IL BANCO DI PROVA DI UN MECCANISMO AUTOMATICO È IL SUO UTILIZZO QUOTIDIANO
Per completare la carica di questo straordinario movimento automatico firmato IWC, il rotore effettua quasi 2.000 giri di 360° al secondo. Per una persona che è sempre in movimento bastano poche ore, mentre per chi lo indossa con maggiore attenzione togliendolo di tanto in tanto può essere necessario fino a un giorno. «Il principale problema che si pone nel concepire un meccanismo di questo tipo è trovare un compromesso che soddisfi tutti, indipendentemente da quanto ci si muova» spiega Gäumann. È per questa ragione che nelle prime fasi di sviluppo i movimenti automatici di Schaffhausen vengono testati da persone con stili di vita completamente diversi.
Durante il normale utilizzo quotidiano, il sistema di carica automatica è sottoposto a ogni sorta di pressioni e tensioni.

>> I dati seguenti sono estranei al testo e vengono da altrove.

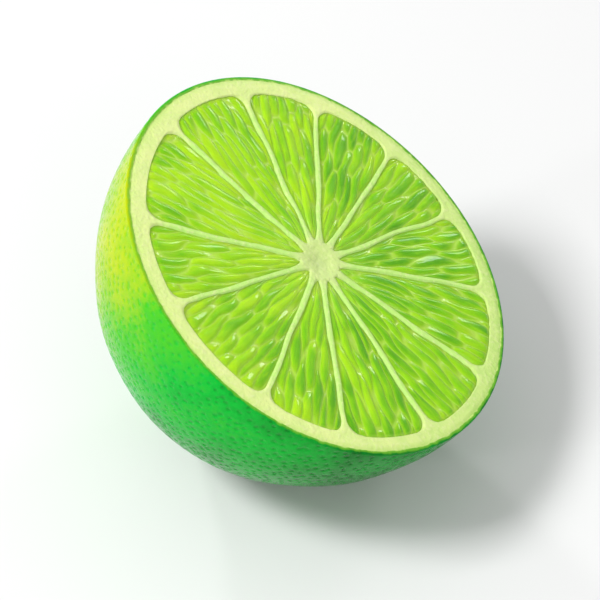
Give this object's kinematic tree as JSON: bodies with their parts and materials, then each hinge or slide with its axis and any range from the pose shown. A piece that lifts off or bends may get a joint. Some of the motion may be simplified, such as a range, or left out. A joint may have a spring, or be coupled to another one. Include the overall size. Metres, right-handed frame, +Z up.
{
  "type": "lime half",
  "caption": "Half a lime, cut straight across and lying on its rind with the cut face up: waxy green rind, pale pith, segments of juicy pulp and a spongy core.",
  "frame": {"origin": "the middle of the small flat spot on the rind that the half lime rests on", "axes": "+Z is up. The fruit's axis leans 32 degrees from +Z towards +X, so the cut face looks up and towards +X, and the nipple of the blossom end points down and towards -X. +Y lies in the cut face."},
  "size_m": [0.0508, 0.0538, 0.0429],
  "materials": {
    "rind": "satin",
    "pith": "matte",
    "pulp": "gloss"
  },
  "bodies": {
    "root": {"lime_half": "rind"}
  },
  "joints": []
}
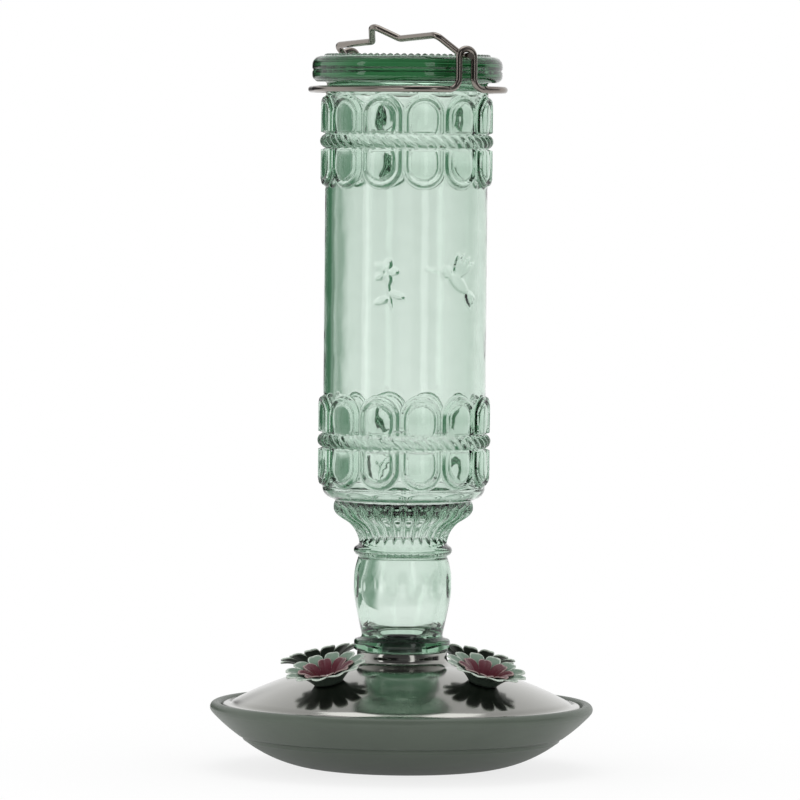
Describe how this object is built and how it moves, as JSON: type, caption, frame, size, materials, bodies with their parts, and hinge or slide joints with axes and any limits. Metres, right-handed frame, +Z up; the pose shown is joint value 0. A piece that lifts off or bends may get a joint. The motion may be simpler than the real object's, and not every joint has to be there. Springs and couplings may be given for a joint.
{
  "type": "hummingbird feeder",
  "caption": "Pressed glass nectar bottle hung neck down over a round covered tray with petal-shaped feeding cups, with a wire collar and a wire bail to hang it by.",
  "frame": {"origin": "centre of the tray's foot, on the surface it stands on", "axes": "+Z up along the bottle's axis; -Y is the side that the picture shows; +X to its right"},
  "size_m": [0.133, 0.133, 0.2579],
  "materials": {
    "tray_enamel": "satin grey-green baked enamel on sheet steel",
    "cover_plate": "polished dark nickel plate",
    "black_plastic": "moulded black plastic",
    "seal_rubber": "soft dark rubber",
    "green_glass": "pale green pressed glass",
    "wire": "drawn steel wire with an antique nickel plate",
    "sage_enamel": "sage green enamel, darker outside",
    "burgundy_enamel": "burgundy enamel with pale edges",
    "eyelet_plate": "bright plated eyelet"
  },
  "bodies": {
    "base": {"tray": "tray_enamel", "cover": "cover_plate", "socket": "black_plastic", "outer_petals_1": "sage_enamel", "outer_petals_2": "sage_enamel", "outer_petals_3": "sage_enamel", "outer_petals_4": "sage_enamel", "inner_petals_1": "burgundy_enamel", "inner_petals_2": "burgundy_enamel", "inner_petals_3": "burgundy_enamel", "inner_petals_4": "burgundy_enamel", "feed_eyelet_1": "eyelet_plate", "feed_eyelet_2": "eyelet_plate", "feed_eyelet_3": "eyelet_plate", "feed_eyelet_4": "eyelet_plate"},
    "seal": {"seal_ring": "seal_rubber"},
    "bottle": {"bottle": "green_glass", "wire_collar": "wire"},
    "bail": {"bail": "wire"}
  },
  "joints": [
    {"name": "bottle_rise", "type": "slide", "parent": "base", "child": "seal", "axis": [0, 0, 1], "range_m": [0, 0.006]},
    {"name": "bottle_turn", "type": "hinge", "parent": "seal", "child": "bottle", "pos_m": [0, 0, 0.041], "axis": [0, 0, 1], "range_deg": [0, 540]},
    {"name": "bail_swing", "type": "hinge", "parent": "bottle", "child": "bail", "pos_m": [0, 0, 0.24503], "axis": [-0.544, 0.8377, -0.0474], "range_deg": [0, 99]}
  ],
  "couplings": [
    {"joint": "bottle_rise", "follows": "bottle_turn", "m_per_rad": 0.00063661}
  ]
}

Anche se il peso del rotore si riduce a pochi grammi, quando si effettuano movimenti rapidi la forza esercitata sui componenti può essere anche 1.000 volte superiore a quella della gravità. In alcuni modelli, un supporto a molla permette di proteggere il rotore dagli urti più violenti. Pur essendo rimasto fondamentalmente invariato negli ultimi 60 anni, il funzionamento del sistema di carica ideato da Pellaton ha subito costanti miglioramenti. Un esempio sono i cricchetti, che oggi sono in ceramica e praticamente a prova di usura. Nel calibro cronografico 89000, invece, il meccanismo è stato completamente rivoluzionato: il sistema di carica a doppio cricchetto garantisce ora un funzionamento impeccabile con meno componenti e, grazie all’impiego di due coppie di cricchetti, risulta ancora più efficiente.
Quindi, che si tratti di un movimento a carica automatica o manuale, entrambi i sistemi permettono di fornire energia all’orologio in maniera estremamente affidabile, dando così vita al delicato meccanismo. Se però chiedessimo a degli appassionati quale tra i due meccanismi sia il migliore o il più bello, sarebbe impossibile metterli d’accordo tanto oggi come tra cent’anni.